Engineering, at its core, is about understanding how things break – and more importantly, how to prevent that from happening. Every product, from the smallest component to the largest machine, faces countless possible failure modes. The challenge is ensuring that what we build is durable, reliable, and able to withstand the real world. So, how do we get it right?

Making Sense of Real-World Usage

It all starts with understanding how products are used day to day. Engineers measure data like temperature, strain, and vibration to capture how a product behaves under actual conditions. But raw data alone isn’t enough – it needs to be transformed into meaningful insights.

That’s where the real value lies: knowing not just what happened, but what it means for product strength, fatigue life, and long-term reliability.
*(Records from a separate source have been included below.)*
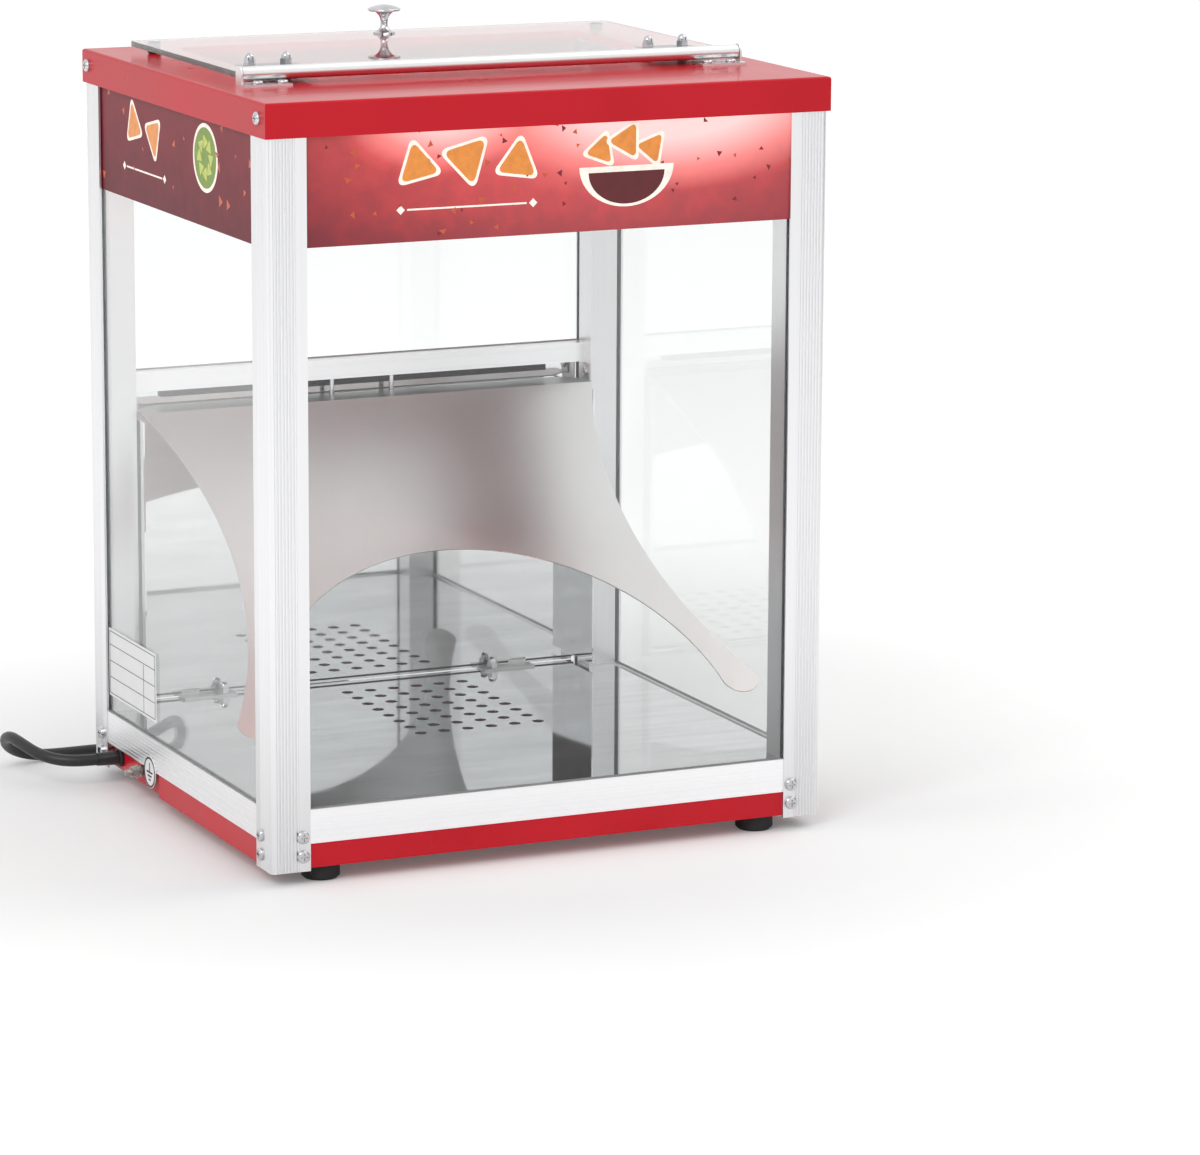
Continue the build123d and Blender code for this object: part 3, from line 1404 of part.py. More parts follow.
tail_way = (Vector(*tail_route[-1]) - Vector(*tail_route[-2])).normalized()
plug_plane = Plane(
    origin=Vector(*tail_route[-1]) + Vector(mid_x, mid_y, 0),
    x_dir=(tail_way.Y, -tail_way.X, 0),
    z_dir=tail_way,
)
plug_face = plug_tail_l + plug_l
with BuildPart() as plug:
    add(
        turned(
            plug_plane,
            [
                (cord_r + 0.5, 0),
                (cord_r + 3.0, plug_tail_l),
                (plug_r - 4.0, plug_tail_l + 3),
                (plug_r, plug_tail_l + 9),
                (plug_r, plug_face - 2),
                (plug_r - 2, plug_face),
            ],
        )
    )
    with BuildSketch(plug_plane.offset(plug_face)):
        with Locations((-plug_pin_gap, 0), (plug_pin_gap, 0)):
            Circle(plug_pin_r)
    extrude(amount=plug_pin_l)
    fillet(plug.edges().sort_by(Axis(plug_plane.origin, plug_plane.z_dir))[-2:], plug_pin_r * 0.6)
plug.part.label = "plug"
export_step(plug.part, "parts/plug.step")
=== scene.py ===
"""Looks of the chip warmer: finishes, backlit signs with printed chips, mains lead, camera and studio.

Metres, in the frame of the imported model: +Z up, +X to the right seen from the front, front towards -Y.
"""
import math
import random

import bmesh
import bpy
from mathutils import Matrix, Vector


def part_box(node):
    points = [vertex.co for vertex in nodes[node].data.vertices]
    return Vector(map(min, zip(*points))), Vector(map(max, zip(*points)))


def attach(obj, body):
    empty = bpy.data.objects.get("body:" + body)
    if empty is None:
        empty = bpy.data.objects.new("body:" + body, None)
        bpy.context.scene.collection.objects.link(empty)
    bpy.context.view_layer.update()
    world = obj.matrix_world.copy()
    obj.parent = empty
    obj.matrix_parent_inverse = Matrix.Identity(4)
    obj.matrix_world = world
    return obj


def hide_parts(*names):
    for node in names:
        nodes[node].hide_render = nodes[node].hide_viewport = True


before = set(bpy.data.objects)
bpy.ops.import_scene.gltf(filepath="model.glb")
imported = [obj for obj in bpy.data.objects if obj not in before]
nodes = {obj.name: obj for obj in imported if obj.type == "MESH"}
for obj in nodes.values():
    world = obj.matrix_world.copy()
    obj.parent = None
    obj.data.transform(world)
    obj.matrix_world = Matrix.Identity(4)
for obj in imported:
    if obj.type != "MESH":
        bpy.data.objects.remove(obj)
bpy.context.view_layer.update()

MM = 0.001
UP = Vector((0.0, 0.0, 1.0))
FRONT = Vector((0.0, -1.0, 0.0))
LEFT = Vector((-1.0, 0.0, 0.0))
REAR = Vector((0.0, 1.0, 0.0))
RIGHT = Vector((1.0, 0.0, 0.0))

cap_low, cap_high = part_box("top_cap")
middle = Vector(((cap_low.x + cap_high.x) / 2, (cap_low.y + cap_high.y) / 2, 0.0))

# ------------------------------------------------------------------ camera
PICTURE_W = 1200
SENSOR_W = 36.0
FOCAL_PX = 5312.5
CAMERA_YAW = math.radians(24.819)
CAMERA_PITCH = math.radians(11.908)
CAMERA_ROLL = math.radians(-0.302)
CAMERA_BACK = 3.9252
CAMERA_ACROSS = 0.1135
CAMERA_UP = 1.0006


def place_camera():
    """The photograph's long lens, ahead of the warmer and to its left."""
    ahead = Vector((math.sin(CAMERA_YAW), math.cos(CAMERA_YAW), 0.0))
    across = Vector((math.cos(CAMERA_YAW), -math.sin(CAMERA_YAW), 0.0))
    look = ahead * math.cos(CAMERA_PITCH) - UP * math.sin(CAMERA_PITCH)
    above = ahead * math.sin(CAMERA_PITCH) + UP * math.cos(CAMERA_PITCH)
    camera_right = across * math.cos(CAMERA_ROLL) - above * math.sin(CAMERA_ROLL)
    camera_up = above * math.cos(CAMERA_ROLL) + across * math.sin(CAMERA_ROLL)
    data = bpy.data.cameras.new("camera")
    data.sensor_width = SENSOR_W
    data.lens = FOCAL_PX / PICTURE_W * SENSOR_W
    data.clip_end = 50.0
    camera = bpy.data.objects.new("camera", data)
    bpy.context.scene.collection.objects.link(camera)
    turn = Matrix((camera_right, camera_up, -look)).transposed()
    where = middle - ahead * CAMERA_BACK + across * CAMERA_ACROSS + UP * CAMERA_UP
    camera.matrix_world = Matrix.Translation(where) @ turn.to_4x4()
    bpy.context.scene.camera = camera


place_camera()


# ------------------------------------------------------------------ finishes
def linear(red, green, blue):
    """A colour of 0 to 255, as a screen shows it, as the shader takes it."""
    shares = [channel / 255 for channel in (red, green, blue)]
    return tuple(s / 12.92 if s <= 0.04045 else ((s + 0.055) / 1.055) ** 2.4 for s in shares)


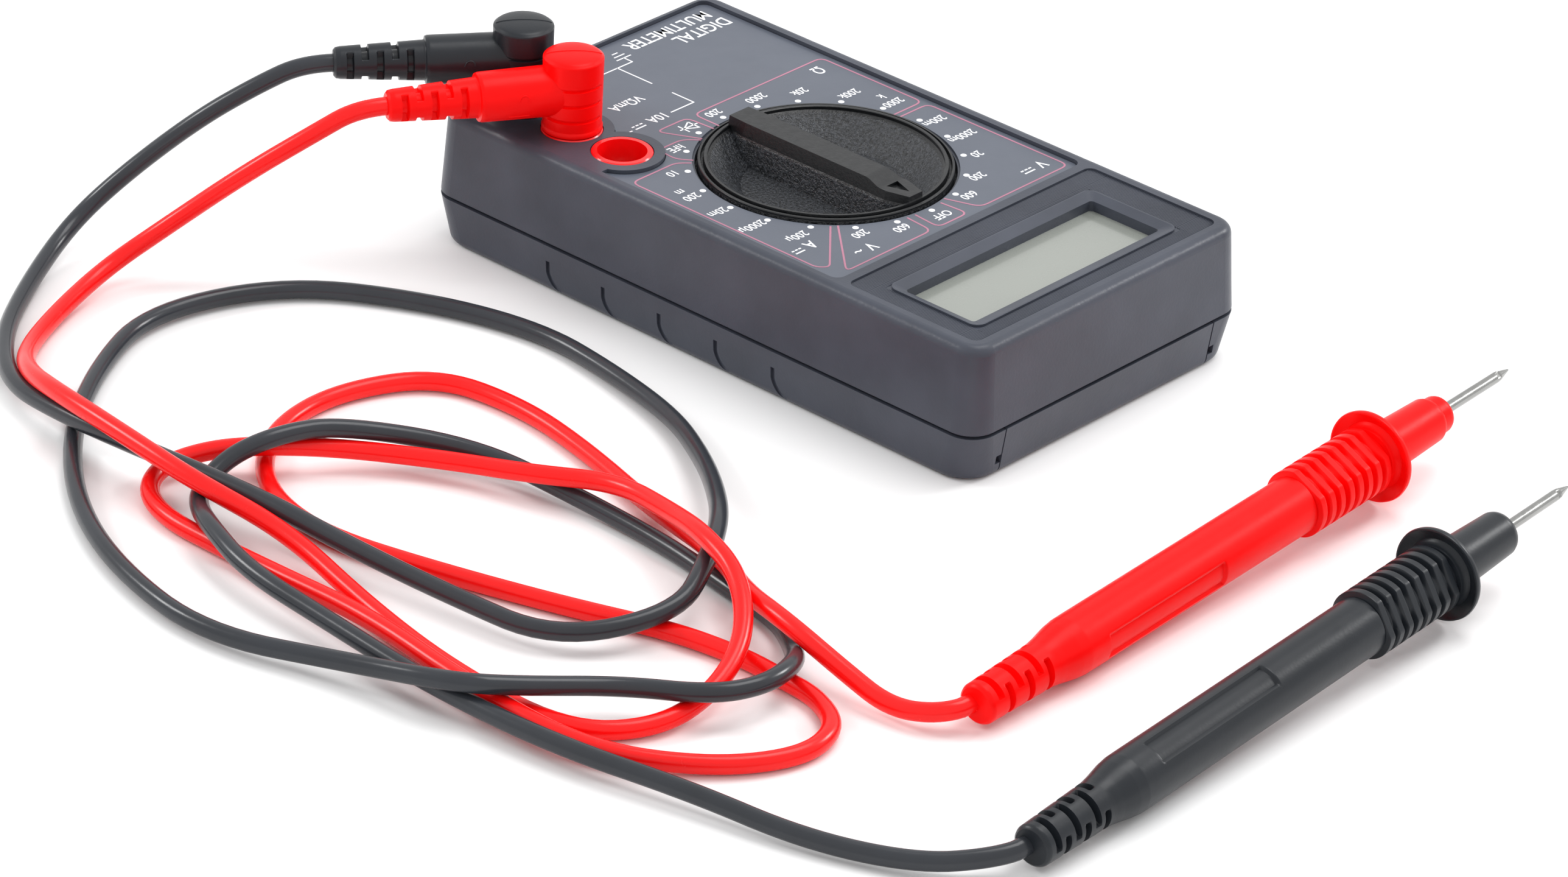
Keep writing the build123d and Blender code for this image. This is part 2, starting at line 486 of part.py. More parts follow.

The Role of Smart Data Analysis

This is where advanced data analysis tools come in. They can clean up noisy signals, identify damaging events, and even predict how a product will perform after years of use – all from real-world measurements.

With the right tools, you can:

  • Design accelerated tests that simulate years of wear in a fraction of the time
  • Optimise proving ground schedules for maximum efficiency
  • Compare how customers actually use products versus how they’re tested in the lab

By connecting real-world behaviour to design specifications, engineers can make smarter, faster, and more confident decisions.

Building Confidence into Every Design

Ultimately, the goal isn’t just to pass a test. It’s to predict failure before it happens – to build confidence into every design decision. Durable, reliable products aren’t just built; they’re engineered through careful measurement, smart analysis, and actionable insights.

By making data-driven decisions at every stage, you’re not just meeting requirements – you’re setting new standards for reliability and performance.